* **GIVEN ENTRIES**:
•••••

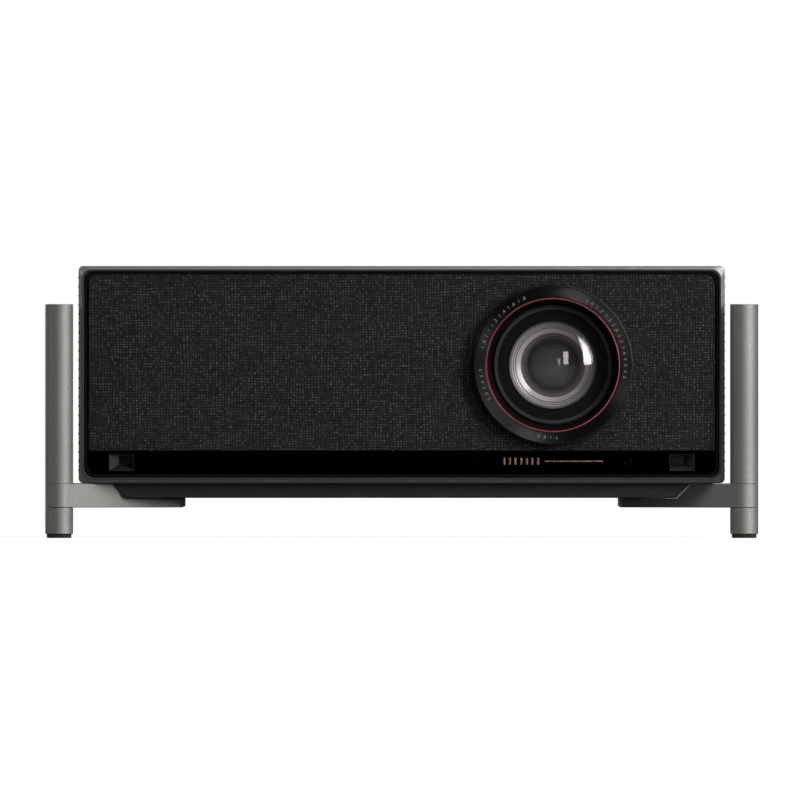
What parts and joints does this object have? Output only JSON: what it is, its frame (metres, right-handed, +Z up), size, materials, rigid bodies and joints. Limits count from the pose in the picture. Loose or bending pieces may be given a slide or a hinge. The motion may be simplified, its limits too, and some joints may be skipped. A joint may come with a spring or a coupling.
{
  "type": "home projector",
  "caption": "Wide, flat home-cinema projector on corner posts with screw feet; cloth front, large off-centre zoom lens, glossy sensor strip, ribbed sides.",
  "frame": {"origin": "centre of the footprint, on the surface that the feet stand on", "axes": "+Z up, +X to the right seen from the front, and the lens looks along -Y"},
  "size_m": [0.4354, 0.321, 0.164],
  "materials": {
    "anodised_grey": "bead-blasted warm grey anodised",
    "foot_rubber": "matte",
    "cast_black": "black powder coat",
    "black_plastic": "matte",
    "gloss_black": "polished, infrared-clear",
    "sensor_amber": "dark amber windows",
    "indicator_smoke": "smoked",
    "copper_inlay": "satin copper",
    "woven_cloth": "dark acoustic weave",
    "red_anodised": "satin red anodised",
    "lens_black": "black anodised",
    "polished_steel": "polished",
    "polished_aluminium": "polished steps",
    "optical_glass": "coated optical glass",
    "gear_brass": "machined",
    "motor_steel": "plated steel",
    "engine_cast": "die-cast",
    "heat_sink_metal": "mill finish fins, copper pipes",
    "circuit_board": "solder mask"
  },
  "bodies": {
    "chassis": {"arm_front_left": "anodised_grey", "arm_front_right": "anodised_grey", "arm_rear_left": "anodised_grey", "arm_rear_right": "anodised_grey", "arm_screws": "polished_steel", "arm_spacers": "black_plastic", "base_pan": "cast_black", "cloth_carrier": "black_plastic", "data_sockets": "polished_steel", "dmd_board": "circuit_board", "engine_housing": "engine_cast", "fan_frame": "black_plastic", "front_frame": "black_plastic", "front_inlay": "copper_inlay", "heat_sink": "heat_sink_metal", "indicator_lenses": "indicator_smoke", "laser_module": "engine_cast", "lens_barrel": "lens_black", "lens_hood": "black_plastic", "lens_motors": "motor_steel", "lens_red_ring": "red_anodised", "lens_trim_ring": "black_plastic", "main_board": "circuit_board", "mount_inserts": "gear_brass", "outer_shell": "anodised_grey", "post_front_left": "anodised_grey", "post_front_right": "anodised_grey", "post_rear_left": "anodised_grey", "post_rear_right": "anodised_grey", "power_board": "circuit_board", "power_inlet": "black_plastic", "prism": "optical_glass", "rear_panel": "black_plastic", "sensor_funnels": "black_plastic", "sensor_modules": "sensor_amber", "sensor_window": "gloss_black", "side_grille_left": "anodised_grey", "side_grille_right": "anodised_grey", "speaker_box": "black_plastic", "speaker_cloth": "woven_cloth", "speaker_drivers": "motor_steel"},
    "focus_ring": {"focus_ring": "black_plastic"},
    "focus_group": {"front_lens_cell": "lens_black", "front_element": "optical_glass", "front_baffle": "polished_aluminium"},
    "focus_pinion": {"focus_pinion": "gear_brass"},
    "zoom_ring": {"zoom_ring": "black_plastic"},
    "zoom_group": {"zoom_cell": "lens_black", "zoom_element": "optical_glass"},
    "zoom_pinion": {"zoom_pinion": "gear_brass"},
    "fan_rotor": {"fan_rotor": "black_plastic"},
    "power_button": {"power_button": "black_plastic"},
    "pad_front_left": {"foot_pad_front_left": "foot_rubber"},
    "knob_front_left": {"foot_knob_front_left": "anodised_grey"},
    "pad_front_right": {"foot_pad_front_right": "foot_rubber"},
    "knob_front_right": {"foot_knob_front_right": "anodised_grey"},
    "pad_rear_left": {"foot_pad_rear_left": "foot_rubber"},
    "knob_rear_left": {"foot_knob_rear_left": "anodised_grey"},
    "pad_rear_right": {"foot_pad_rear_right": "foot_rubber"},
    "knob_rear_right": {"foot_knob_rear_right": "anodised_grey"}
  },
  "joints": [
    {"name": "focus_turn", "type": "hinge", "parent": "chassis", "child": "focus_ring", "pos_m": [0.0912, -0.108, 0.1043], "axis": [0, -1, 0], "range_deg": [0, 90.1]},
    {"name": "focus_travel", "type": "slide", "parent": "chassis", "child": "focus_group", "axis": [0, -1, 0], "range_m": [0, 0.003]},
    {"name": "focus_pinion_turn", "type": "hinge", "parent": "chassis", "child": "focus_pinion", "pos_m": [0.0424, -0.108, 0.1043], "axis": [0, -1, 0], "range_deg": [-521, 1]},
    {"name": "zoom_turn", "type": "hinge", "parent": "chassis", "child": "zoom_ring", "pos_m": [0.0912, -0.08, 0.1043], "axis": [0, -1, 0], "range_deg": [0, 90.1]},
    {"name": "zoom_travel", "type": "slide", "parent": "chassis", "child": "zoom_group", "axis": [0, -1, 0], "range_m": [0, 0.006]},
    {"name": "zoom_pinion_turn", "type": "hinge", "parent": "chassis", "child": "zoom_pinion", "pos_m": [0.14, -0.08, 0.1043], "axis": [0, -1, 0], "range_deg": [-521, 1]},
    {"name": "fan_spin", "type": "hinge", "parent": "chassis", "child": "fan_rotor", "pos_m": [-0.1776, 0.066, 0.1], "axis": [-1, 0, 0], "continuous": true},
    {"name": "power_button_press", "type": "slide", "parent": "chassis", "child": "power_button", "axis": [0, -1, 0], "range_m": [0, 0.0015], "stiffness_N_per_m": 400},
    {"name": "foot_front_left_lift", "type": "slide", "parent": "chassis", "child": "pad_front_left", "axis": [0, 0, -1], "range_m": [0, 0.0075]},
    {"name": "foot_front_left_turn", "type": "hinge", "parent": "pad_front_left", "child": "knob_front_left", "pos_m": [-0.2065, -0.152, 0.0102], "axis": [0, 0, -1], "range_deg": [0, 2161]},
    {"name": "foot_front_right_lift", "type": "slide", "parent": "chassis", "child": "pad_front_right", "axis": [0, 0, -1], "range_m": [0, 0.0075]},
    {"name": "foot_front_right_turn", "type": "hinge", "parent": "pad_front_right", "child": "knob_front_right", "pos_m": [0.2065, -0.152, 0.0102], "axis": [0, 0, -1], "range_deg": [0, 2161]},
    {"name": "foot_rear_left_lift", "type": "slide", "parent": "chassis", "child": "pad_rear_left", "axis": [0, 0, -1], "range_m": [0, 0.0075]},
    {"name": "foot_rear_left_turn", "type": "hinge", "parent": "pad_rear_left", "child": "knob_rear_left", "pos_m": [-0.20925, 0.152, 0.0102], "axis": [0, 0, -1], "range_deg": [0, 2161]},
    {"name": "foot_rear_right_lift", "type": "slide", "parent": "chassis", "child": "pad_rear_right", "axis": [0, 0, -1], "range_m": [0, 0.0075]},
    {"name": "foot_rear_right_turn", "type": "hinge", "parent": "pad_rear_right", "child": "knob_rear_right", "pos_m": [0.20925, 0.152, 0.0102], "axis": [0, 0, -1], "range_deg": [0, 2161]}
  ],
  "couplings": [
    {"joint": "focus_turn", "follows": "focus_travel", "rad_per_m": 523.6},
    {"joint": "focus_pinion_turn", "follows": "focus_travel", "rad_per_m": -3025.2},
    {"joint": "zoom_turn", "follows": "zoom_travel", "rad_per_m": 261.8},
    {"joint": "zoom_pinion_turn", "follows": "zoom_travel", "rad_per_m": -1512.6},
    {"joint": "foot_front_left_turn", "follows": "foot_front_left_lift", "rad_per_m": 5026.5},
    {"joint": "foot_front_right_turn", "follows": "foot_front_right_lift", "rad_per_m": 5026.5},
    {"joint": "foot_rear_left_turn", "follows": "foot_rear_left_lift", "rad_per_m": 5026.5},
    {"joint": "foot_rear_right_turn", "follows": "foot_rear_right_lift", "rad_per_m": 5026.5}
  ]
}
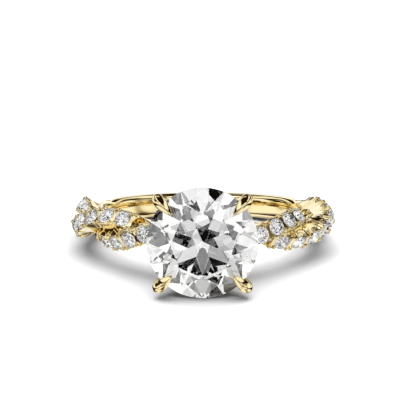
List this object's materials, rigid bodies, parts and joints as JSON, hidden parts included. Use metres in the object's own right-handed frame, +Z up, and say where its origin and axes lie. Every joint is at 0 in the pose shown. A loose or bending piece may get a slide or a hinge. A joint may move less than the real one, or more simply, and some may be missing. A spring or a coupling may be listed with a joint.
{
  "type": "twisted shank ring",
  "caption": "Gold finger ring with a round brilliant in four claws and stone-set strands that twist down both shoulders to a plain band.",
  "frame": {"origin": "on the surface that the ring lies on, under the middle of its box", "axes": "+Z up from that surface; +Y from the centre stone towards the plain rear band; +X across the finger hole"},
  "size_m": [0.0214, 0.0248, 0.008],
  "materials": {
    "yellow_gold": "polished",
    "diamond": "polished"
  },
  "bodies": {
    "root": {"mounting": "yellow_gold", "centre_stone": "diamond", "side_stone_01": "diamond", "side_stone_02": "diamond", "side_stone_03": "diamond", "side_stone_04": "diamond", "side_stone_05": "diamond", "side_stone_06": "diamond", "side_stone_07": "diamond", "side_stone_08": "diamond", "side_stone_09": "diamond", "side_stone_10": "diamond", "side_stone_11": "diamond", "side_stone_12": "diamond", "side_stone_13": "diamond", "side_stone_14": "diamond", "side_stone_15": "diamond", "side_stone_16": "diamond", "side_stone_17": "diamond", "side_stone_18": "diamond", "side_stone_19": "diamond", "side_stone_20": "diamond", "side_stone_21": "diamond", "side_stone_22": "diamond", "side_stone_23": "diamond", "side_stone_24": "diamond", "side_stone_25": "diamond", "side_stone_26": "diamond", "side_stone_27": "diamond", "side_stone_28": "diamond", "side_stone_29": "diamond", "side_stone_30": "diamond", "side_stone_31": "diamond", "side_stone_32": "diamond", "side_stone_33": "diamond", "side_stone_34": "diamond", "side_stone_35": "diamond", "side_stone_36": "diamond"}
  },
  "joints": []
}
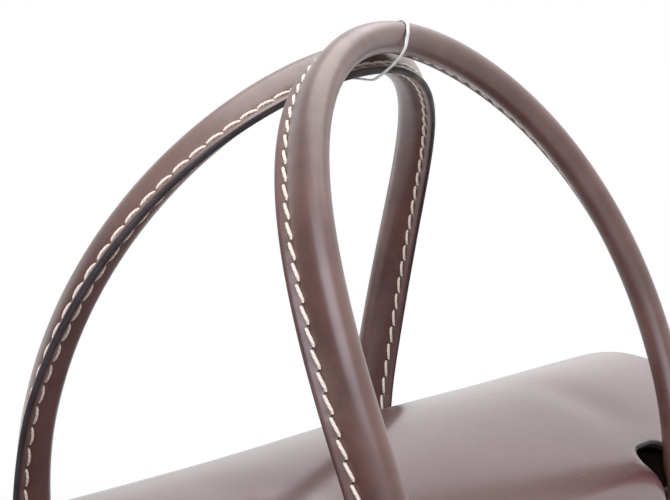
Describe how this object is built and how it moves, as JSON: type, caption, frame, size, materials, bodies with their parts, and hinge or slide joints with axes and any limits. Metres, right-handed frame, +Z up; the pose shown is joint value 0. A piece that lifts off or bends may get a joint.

•••••

* **DO THIS**: Repeat, without change, each line of the data above from the one that contains "List this object's" through the final line, counting both.

* **EXERCISE ANSWER**:
List this object's materials, rigid bodies, parts and joints as JSON, hidden parts included. Use metres in the object's own right-handed frame, +Z up, and say where its origin and axes lie. Every joint is at 0 in the pose shown. A loose or bending piece may get a slide or a hinge. A joint may move less than the real one, or more simply, and some may be missing. A spring or a coupling may be listed with a joint.
{
  "type": "twisted shank ring",
  "caption": "Gold finger ring with a round brilliant in four claws and stone-set strands that twist down both shoulders to a plain band.",
  "frame": {"origin": "on the surface that the ring lies on, under the middle of its box", "axes": "+Z up from that surface; +Y from the centre stone towards the plain rear band; +X across the finger hole"},
  "size_m": [0.0214, 0.0248, 0.008],
  "materials": {
    "yellow_gold": "polished",
    "diamond": "polished"
  },
  "bodies": {
    "root": {"mounting": "yellow_gold", "centre_stone": "diamond", "side_stone_01": "diamond", "side_stone_02": "diamond", "side_stone_03": "diamond", "side_stone_04": "diamond", "side_stone_05": "diamond", "side_stone_06": "diamond", "side_stone_07": "diamond", "side_stone_08": "diamond", "side_stone_09": "diamond", "side_stone_10": "diamond", "side_stone_11": "diamond", "side_stone_12": "diamond", "side_stone_13": "diamond", "side_stone_14": "diamond", "side_stone_15": "diamond", "side_stone_16": "diamond", "side_stone_17": "diamond", "side_stone_18": "diamond", "side_stone_19": "diamond", "side_stone_20": "diamond", "side_stone_21": "diamond", "side_stone_22": "diamond", "side_stone_23": "diamond", "side_stone_24": "diamond", "side_stone_25": "diamond", "side_stone_26": "diamond", "side_stone_27": "diamond", "side_stone_28": "diamond", "side_stone_29": "diamond", "side_stone_30": "diamond", "side_stone_31": "diamond", "side_stone_32": "diamond", "side_stone_33": "diamond", "side_stone_34": "diamond", "side_stone_35": "diamond", "side_stone_36": "diamond"}
  },
  "joints": []
}
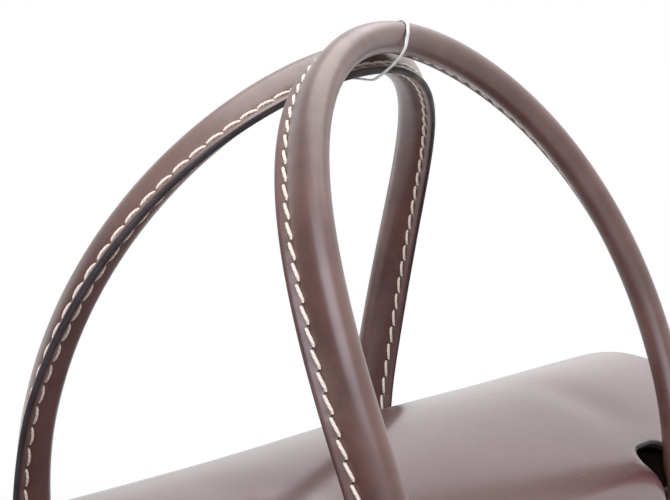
Describe how this object is built and how it moves, as JSON: type, caption, frame, size, materials, bodies with their parts, and hinge or slide joints with axes and any limits. Metres, right-handed frame, +Z up; the pose shown is joint value 0. A piece that lifts off or bends may get a joint.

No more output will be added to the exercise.